Since the end of Soviet times, the leaders of the four so-called “traditional” religions of the Russian Federation—Russian Orthodoxy, Islam, Judaism and Buddhism—have frequently said that none of them should seek to convert members of the others. But over the last several years, the Moscow Patriarchate has laid the groundwork for launching a broader missionary program. This is both because Moscow has been alarmed by the growth of other denominations, including Protestants, and because the Kremlin increasingly relies on the Russian Orthodox Church, which claims to speak for 80 percent of that country’s population, to legitimize official government actions.

The Orthodox Church’s broadening activity has taken two forms. On the one hand, a limited number of priests have openly conducted missionary work among people they call “ethnic Muslims,” that is, members of traditionally Muslim nationalities, but who do not practice their faith. Their activities have been controversial, and at least one of the priests involved was killed, supposedly by Islamic radicals. And on the other, the Patriarchate, since 2009, has set up special missionary sites in various parts of the country, first and foremost in the Russian Far North, in the hopes of winning converts and boosting the Orthodox share of the population.

Because this second effort has attracted little attention, few have recognized that it may be the more important because it suggests that Patriarch Kirill wants to revive the 19th century Ilminsky system that the Church used in imperial times as part of its effort to convert Muslims. While that education-based system is known today primarily for its work in promoting literacy and creating alphabets for many of the Muslim nationalities of the Russian Empire, it did result in the conversion of some Muslims and—what may be of most interest now—promoted the formation of the Kryashens, a sub-group of baptized Kazan Tatars, The Russian Federation in recent years has seen them as an important tool to reduce the population size and hence influence of the Tatars, currently the second largest nationality in the Russian Federation.

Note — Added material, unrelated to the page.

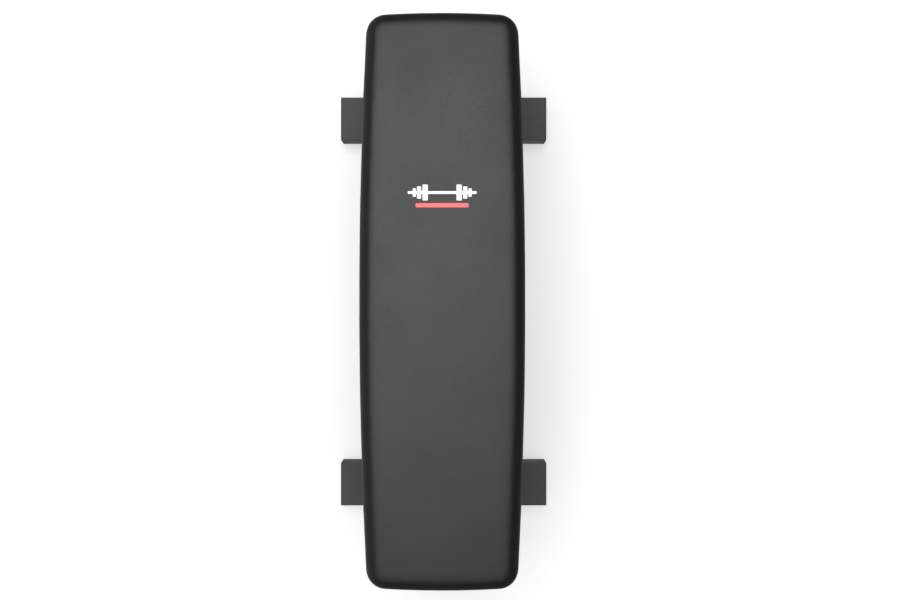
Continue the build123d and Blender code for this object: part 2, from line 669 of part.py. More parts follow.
def nodes():
    """Every sub-part by name."""
    inner = pad_form(COVER_THICKNESS)
    found = {
        "pad_cover": pad_cover(),
        "pad_foam_top": layer(inner, FOAM_BASE_TOP, BENCH_HEIGHT),
        "pad_foam_base": pad_foam_base(inner),
        "pad_board": pad_board(inner),
        "pad_dust_cover": pad_dust_cover(),
        "pad_t_nuts": at_pad_bolts(t_nut),
        "pad_staples": pad_staples(),
        "pad_bolts": at_pad_bolts(pad_bolt),
        "pad_bolt_washers": at_pad_bolts(pad_bolt_washer),
        "pad_bracket_front": pad_bracket(-BRACKET_Y),
        "pad_bracket_middle": pad_bracket(0.0),
        "pad_bracket_rear": pad_bracket(BRACKET_Y),
        "spine_tube": spine_tube(),
        "spine_end_cap": spine_end_cap(),
        "handle_end_plate": handle_end_plate(),
        "handle_bar": handle_bar(),
        "handle_grip": handle_grip(),
    }
    for end, end_name in END_NAMES.items():
        found[f"post_{end_name}"] = post(end)
        found[f"foot_tube_{end_name}"] = foot_tube(end)
        found[f"foot_screws_{end_name}"] = foot_screws(end)
        found[f"frame_bolts_{end_name}"] = frame_bolts(end)
        found[f"frame_washers_{end_name}"] = frame_washers(end)
        found[f"frame_nuts_{end_name}"] = frame_nuts(end)
        found[f"crush_sleeves_{end_name}"] = crush_sleeves(end)
        for side, side_name in SIDE_NAMES.items():
            found[f"foot_cap_{end_name}_{side_name}"] = foot_cap(end, side)
            found[f"foot_web_{end_name}_{side_name}"] = foot_web(end, side)
            found[f"gusset_plate_{end_name}_{side_name}"] = gusset_plate(end, side)
            found[f"rubber_foot_{end_name}_{side_name}"] = rubber_foot(end, side)
    for side, side_name in SIDE_NAMES.items():
        found[f"wheel_fork_{side_name}"] = wheel_fork(side)
        found[f"wheel_tyre_{side_name}"] = wheel_tyre(side)
        found[f"wheel_hub_{side_name}"] = wheel_hub(side)
        found[f"wheel_bushing_{side_name}"] = wheel_bushing(side)
        found[f"wheel_axle_bolt_{side_name}"] = axle_bolt(side)
        found[f"wheel_axle_nut_{side_name}"] = axle_nut(side)
    return found


os.makedirs("parts", exist_ok=True)
for name, shape in nodes().items():
    export_step(shape, f"parts/{name}.step")
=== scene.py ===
"""Looks of the flat weight bench: upholstery, print, welds, grips, materials, floor, light and camera.

Everything is in metres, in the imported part's own frame: +Z up, +Y towards the wheeled end, +X across.
"""

import json
import math

import bmesh
import bpy
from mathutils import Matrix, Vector
from mathutils.bvhtree import BVHTree


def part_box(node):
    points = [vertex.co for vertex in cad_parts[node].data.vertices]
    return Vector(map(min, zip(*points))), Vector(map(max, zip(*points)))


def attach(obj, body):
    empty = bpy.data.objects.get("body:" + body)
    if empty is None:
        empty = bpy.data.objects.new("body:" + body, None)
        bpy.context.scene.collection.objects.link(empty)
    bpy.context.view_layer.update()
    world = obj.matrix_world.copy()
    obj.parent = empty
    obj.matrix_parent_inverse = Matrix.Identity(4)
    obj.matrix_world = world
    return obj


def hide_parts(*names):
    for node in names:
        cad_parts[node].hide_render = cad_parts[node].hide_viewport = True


MM = 0.001

# Camera: straight above the bench, a little right of its middle
CAMERA_PLACE = (14.8 * MM, 3.4 * MM, 2090 * MM)
CAMERA_LENS_MM = 35.0

# Upholstery
VINYL_GRAIN = 2.0 * MM
REMESH_SIZE = 6 * MM
START_INSET = 0.3 * MM
SWELL_CAP = 0.8 * MM
EVENING_PASSES = 30
SOFTENING_PASSES = 4
SWELL_PRESSURE = 4.0
SWELL_FRAMES = 20
# How far the finished outline lies outside the CAD's, across and along
OUTLINE_SWELL = (1.6 * MM, 1.4 * MM)
# The vinyl is held up to this height above the pad's bottom, and let go over the next stretch
BOARD_HEIGHT = 20 * MM
BOARD_FADE = 12 * MM
STAPLE_PITCH = 50 * MM
PLEAT_COUNT = 7
PLEAT_DEPTH = 1.1 * MM
SIDE_PLEAT_DEPTH = 0.9 * MM
GATHER_HEIGHT = 26 * MM
# From the pad's box to the middle of its corner gathers, and how far past it they begin
PAD_CORNER_INSET = 56 * MM
CORNER_MARGIN = 5 * MM
# The underside is flat up to the first height above the pad's bottom, and unchanged past the second
UNDER_FLAT = 2 * MM
UNDER_BLEND = 6 * MM
DUST_COVER_GAP = 0.2 * MM
PUCKER_DEPTH = 0.35 * MM
PROBE_DROP = 50 * MM
# The underside puckers where x is over this share of y, which leaves the two ends smooth
SIDE_SHARE = 0.3
# A normal that points down more than this belongs to the underside
UNDERSIDE_NORMAL = -0.5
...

Earlier this week, Kirill declared: “Speaking at the last Sobor [in 2009], I supported the idea of establishing missionary posts in the bishoprics of the North and Far East. In the inter-Sobor period, a project of the typical building of a missionary site for regions of the Far North was developed, and work on their erection was begun. Synod missionaries were sent on long-term missionary expeditions to the Far Eastern bishoprics [of the Church] and agreements regulating cooperation in the sphere of the organization of missionary sites and the conduct of missionary expeditions were concluded.” He added that this “direction must remain one of the priority directions” in the life of the Church (raipon.info/component/content/article/1-novosti/3862-2013-02-03-13-05-33.html).

Those rather anodyne words, particularly because they involve peoples who number only about one percent of the Russian population now, could be passed over in silence, as the patriarch probably intended, were it not for two other publications that also appeared this week. The first of these celebrated the work of Metropolitan Nestor, an Orthodox missionary at the end of the Imperial period in Kamchatka (www.russdom.ru/node/5727), and the second, even more significant, welcomed the return to Orthodoxy of an ethnic Azeri who had been Muslim earlier (ruskline.ru/analitika/2013/02/07/ya_vernulsya_k_vere_predkov/). Both articles appeared on websites close to the Orthodox Church.

Any moves to expand Orthodox missionary work beyond the North will beyond doubt increase tensions among the leaders and followers of Russia’s traditional faiths, most importantly, between the Orthodox Christians and Muslims. But such moves will also lead some to consider the impact of Nikolay Ilminsky (1822–1891) on ethnic relations in the Russian Empire. Based in Kazan and with the support of the reactionary Procurator Konstantin Pobedonostev, Ilminsky developed language systems and helped convert many in the Middle Volga, Siberia as well as Central Asia, even as he backed highly restrictive policies against nationalities there.

And that too may be one of the reasons Kirill is moving in this somewhat unexpected direction, because, as scholar Isabelle Kreindler pointed out 35 years ago, Ilminsky’s approach—cultural development combined with conversion to Orthodoxy and harsh restrictions on non-Russians—was “a neglected source of Lenin’s nationality policy” (Slavic Review 36 (1977): 86–100).